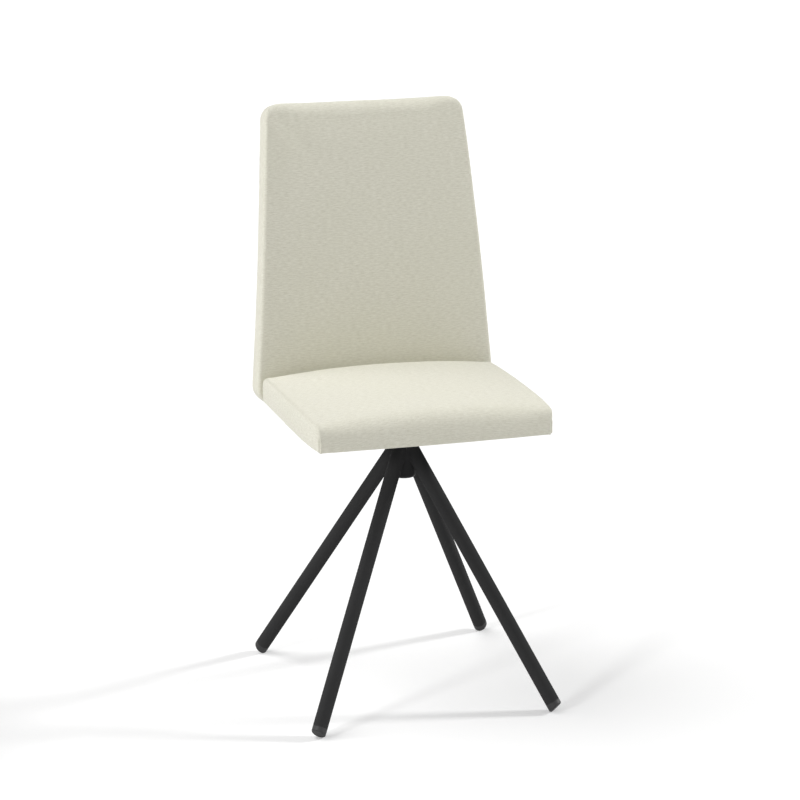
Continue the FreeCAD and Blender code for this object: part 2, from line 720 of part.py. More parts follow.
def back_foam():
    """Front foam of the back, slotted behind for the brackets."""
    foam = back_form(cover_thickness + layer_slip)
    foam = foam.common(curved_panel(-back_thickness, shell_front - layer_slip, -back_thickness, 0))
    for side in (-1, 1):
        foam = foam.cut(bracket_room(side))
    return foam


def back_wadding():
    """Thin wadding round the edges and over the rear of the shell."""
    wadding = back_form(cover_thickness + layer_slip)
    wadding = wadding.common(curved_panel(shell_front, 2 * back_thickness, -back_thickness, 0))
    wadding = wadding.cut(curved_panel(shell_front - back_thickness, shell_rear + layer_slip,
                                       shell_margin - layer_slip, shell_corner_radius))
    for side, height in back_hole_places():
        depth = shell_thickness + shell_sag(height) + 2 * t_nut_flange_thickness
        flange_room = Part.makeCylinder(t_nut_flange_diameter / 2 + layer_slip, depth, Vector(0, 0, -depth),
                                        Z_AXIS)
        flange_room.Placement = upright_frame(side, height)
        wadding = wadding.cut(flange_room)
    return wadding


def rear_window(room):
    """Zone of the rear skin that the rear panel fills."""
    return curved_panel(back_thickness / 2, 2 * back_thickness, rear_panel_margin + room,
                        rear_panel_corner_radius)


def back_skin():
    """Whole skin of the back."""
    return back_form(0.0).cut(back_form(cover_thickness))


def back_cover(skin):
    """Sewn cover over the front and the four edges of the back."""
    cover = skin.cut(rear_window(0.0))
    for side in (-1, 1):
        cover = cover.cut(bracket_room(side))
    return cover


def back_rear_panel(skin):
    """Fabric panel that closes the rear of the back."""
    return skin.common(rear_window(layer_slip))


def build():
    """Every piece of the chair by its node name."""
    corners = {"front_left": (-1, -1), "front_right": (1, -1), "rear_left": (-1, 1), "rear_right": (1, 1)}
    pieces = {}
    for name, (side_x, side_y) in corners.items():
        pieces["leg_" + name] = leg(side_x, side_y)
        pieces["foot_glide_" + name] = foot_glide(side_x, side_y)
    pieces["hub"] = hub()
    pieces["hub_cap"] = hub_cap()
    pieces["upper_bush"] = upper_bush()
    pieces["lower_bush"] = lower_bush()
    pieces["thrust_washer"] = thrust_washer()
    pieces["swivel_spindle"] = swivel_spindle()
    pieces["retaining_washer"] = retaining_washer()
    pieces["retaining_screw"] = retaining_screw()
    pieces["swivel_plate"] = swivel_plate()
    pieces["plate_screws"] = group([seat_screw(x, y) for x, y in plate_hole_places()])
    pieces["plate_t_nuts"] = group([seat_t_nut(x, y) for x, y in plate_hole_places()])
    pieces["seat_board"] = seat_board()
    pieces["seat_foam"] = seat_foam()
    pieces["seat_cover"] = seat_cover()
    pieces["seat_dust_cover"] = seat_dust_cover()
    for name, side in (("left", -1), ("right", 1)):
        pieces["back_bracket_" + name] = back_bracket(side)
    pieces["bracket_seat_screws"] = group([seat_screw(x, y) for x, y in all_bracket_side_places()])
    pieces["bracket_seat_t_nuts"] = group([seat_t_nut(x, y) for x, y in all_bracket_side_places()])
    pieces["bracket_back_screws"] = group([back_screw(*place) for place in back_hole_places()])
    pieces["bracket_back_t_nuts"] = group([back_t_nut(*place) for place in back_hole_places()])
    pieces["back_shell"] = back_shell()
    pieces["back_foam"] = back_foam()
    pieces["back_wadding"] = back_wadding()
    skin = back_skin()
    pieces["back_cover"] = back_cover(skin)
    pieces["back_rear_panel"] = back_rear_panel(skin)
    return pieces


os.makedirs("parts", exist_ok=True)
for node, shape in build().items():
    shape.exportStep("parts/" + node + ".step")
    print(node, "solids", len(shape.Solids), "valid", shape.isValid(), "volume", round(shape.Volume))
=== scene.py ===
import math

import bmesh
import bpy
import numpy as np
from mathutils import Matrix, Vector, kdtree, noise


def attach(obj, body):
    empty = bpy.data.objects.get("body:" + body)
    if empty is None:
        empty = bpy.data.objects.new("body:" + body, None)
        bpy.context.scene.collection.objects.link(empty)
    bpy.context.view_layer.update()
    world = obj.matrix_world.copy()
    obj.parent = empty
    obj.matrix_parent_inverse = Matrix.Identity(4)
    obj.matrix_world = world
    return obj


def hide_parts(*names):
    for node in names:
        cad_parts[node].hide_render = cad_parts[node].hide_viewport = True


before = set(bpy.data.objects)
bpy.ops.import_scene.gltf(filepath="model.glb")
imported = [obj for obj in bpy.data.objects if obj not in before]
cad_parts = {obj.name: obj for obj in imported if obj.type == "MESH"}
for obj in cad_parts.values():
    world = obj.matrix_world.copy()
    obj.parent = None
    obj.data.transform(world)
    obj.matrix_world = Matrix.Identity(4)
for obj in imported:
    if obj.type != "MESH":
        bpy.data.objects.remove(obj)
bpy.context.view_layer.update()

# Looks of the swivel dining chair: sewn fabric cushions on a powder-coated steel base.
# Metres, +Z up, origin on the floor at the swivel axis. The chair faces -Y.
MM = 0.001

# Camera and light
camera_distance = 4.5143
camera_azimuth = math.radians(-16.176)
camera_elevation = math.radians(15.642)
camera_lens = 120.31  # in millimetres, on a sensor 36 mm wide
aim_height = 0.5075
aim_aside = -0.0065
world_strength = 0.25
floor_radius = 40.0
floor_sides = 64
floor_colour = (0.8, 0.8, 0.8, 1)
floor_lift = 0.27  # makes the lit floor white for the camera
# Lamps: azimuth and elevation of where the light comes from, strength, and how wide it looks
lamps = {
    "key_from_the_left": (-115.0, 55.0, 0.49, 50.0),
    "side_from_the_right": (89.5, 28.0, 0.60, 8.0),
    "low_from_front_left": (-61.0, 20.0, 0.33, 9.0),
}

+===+

### DIRECTION
Write out the listing once more, matching it exactly.

### ANSWER FOR THE TASK
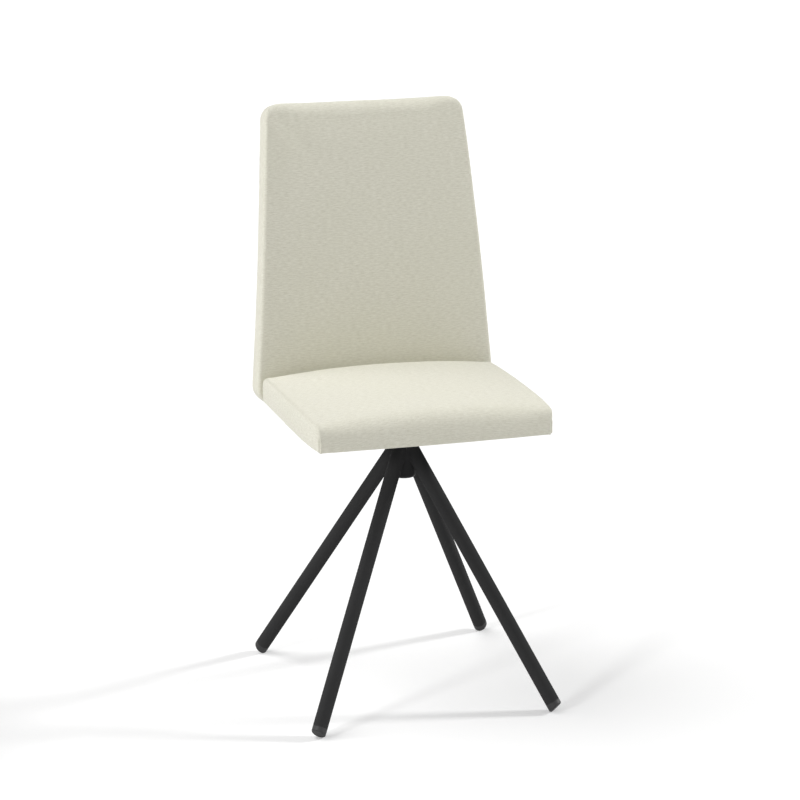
Continue the FreeCAD and Blender code for this object: part 2, from line 720 of part.py. More parts follow.
def back_foam():
    """Front foam of the back, slotted behind for the brackets."""
    foam = back_form(cover_thickness + layer_slip)
    foam = foam.common(curved_panel(-back_thickness, shell_front - layer_slip, -back_thickness, 0))
    for side in (-1, 1):
        foam = foam.cut(bracket_room(side))
    return foam


def back_wadding():
    """Thin wadding round the edges and over the rear of the shell."""
    wadding = back_form(cover_thickness + layer_slip)
    wadding = wadding.common(curved_panel(shell_front, 2 * back_thickness, -back_thickness, 0))
    wadding = wadding.cut(curved_panel(shell_front - back_thickness, shell_rear + layer_slip,
                                       shell_margin - layer_slip, shell_corner_radius))
    for side, height in back_hole_places():
        depth = shell_thickness + shell_sag(height) + 2 * t_nut_flange_thickness
        flange_room = Part.makeCylinder(t_nut_flange_diameter / 2 + layer_slip, depth, Vector(0, 0, -depth),
                                        Z_AXIS)
        flange_room.Placement = upright_frame(side, height)
        wadding = wadding.cut(flange_room)
    return wadding


def rear_window(room):
    """Zone of the rear skin that the rear panel fills."""
    return curved_panel(back_thickness / 2, 2 * back_thickness, rear_panel_margin + room,
                        rear_panel_corner_radius)


def back_skin():
    """Whole skin of the back."""
    return back_form(0.0).cut(back_form(cover_thickness))


def back_cover(skin):
    """Sewn cover over the front and the four edges of the back."""
    cover = skin.cut(rear_window(0.0))
    for side in (-1, 1):
        cover = cover.cut(bracket_room(side))
    return cover


def back_rear_panel(skin):
    """Fabric panel that closes the rear of the back."""
    return skin.common(rear_window(layer_slip))


def build():
    """Every piece of the chair by its node name."""
    corners = {"front_left": (-1, -1), "front_right": (1, -1), "rear_left": (-1, 1), "rear_right": (1, 1)}
    pieces = {}
    for name, (side_x, side_y) in corners.items():
        pieces["leg_" + name] = leg(side_x, side_y)
        pieces["foot_glide_" + name] = foot_glide(side_x, side_y)
    pieces["hub"] = hub()
    pieces["hub_cap"] = hub_cap()
    pieces["upper_bush"] = upper_bush()
    pieces["lower_bush"] = lower_bush()
    pieces["thrust_washer"] = thrust_washer()
    pieces["swivel_spindle"] = swivel_spindle()
    pieces["retaining_washer"] = retaining_washer()
    pieces["retaining_screw"] = retaining_screw()
    pieces["swivel_plate"] = swivel_plate()
    pieces["plate_screws"] = group([seat_screw(x, y) for x, y in plate_hole_places()])
    pieces["plate_t_nuts"] = group([seat_t_nut(x, y) for x, y in plate_hole_places()])
    pieces["seat_board"] = seat_board()
    pieces["seat_foam"] = seat_foam()
    pieces["seat_cover"] = seat_cover()
    pieces["seat_dust_cover"] = seat_dust_cover()
    for name, side in (("left", -1), ("right", 1)):
        pieces["back_bracket_" + name] = back_bracket(side)
    pieces["bracket_seat_screws"] = group([seat_screw(x, y) for x, y in all_bracket_side_places()])
    pieces["bracket_seat_t_nuts"] = group([seat_t_nut(x, y) for x, y in all_bracket_side_places()])
    pieces["bracket_back_screws"] = group([back_screw(*place) for place in back_hole_places()])
    pieces["bracket_back_t_nuts"] = group([back_t_nut(*place) for place in back_hole_places()])
    pieces["back_shell"] = back_shell()
    pieces["back_foam"] = back_foam()
    pieces["back_wadding"] = back_wadding()
    skin = back_skin()
    pieces["back_cover"] = back_cover(skin)
    pieces["back_rear_panel"] = back_rear_panel(skin)
    return pieces


os.makedirs("parts", exist_ok=True)
for node, shape in build().items():
    shape.exportStep("parts/" + node + ".step")
    print(node, "solids", len(shape.Solids), "valid", shape.isValid(), "volume", round(shape.Volume))
=== scene.py ===
import math

import bmesh
import bpy
import numpy as np
from mathutils import Matrix, Vector, kdtree, noise


def attach(obj, body):
    empty = bpy.data.objects.get("body:" + body)
    if empty is None:
        empty = bpy.data.objects.new("body:" + body, None)
        bpy.context.scene.collection.objects.link(empty)
    bpy.context.view_layer.update()
    world = obj.matrix_world.copy()
    obj.parent = empty
    obj.matrix_parent_inverse = Matrix.Identity(4)
    obj.matrix_world = world
    return obj


def hide_parts(*names):
    for node in names:
        cad_parts[node].hide_render = cad_parts[node].hide_viewport = True


before = set(bpy.data.objects)
bpy.ops.import_scene.gltf(filepath="model.glb")
imported = [obj for obj in bpy.data.objects if obj not in before]
cad_parts = {obj.name: obj for obj in imported if obj.type == "MESH"}
for obj in cad_parts.values():
    world = obj.matrix_world.copy()
    obj.parent = None
    obj.data.transform(world)
    obj.matrix_world = Matrix.Identity(4)
for obj in imported:
    if obj.type != "MESH":
        bpy.data.objects.remove(obj)
bpy.context.view_layer.update()

# Looks of the swivel dining chair: sewn fabric cushions on a powder-coated steel base.
# Metres, +Z up, origin on the floor at the swivel axis. The chair faces -Y.
MM = 0.001

# Camera and light
camera_distance = 4.5143
camera_azimuth = math.radians(-16.176)
camera_elevation = math.radians(15.642)
camera_lens = 120.31  # in millimetres, on a sensor 36 mm wide
aim_height = 0.5075
aim_aside = -0.0065
world_strength = 0.25
floor_radius = 40.0
floor_sides = 64
floor_colour = (0.8, 0.8, 0.8, 1)
floor_lift = 0.27  # makes the lit floor white for the camera
# Lamps: azimuth and elevation of where the light comes from, strength, and how wide it looks
lamps = {
    "key_from_the_left": (-115.0, 55.0, 0.49, 50.0),
    "side_from_the_right": (89.5, 28.0, 0.60, 8.0),
    "low_from_front_left": (-61.0, 20.0, 0.33, 9.0),
}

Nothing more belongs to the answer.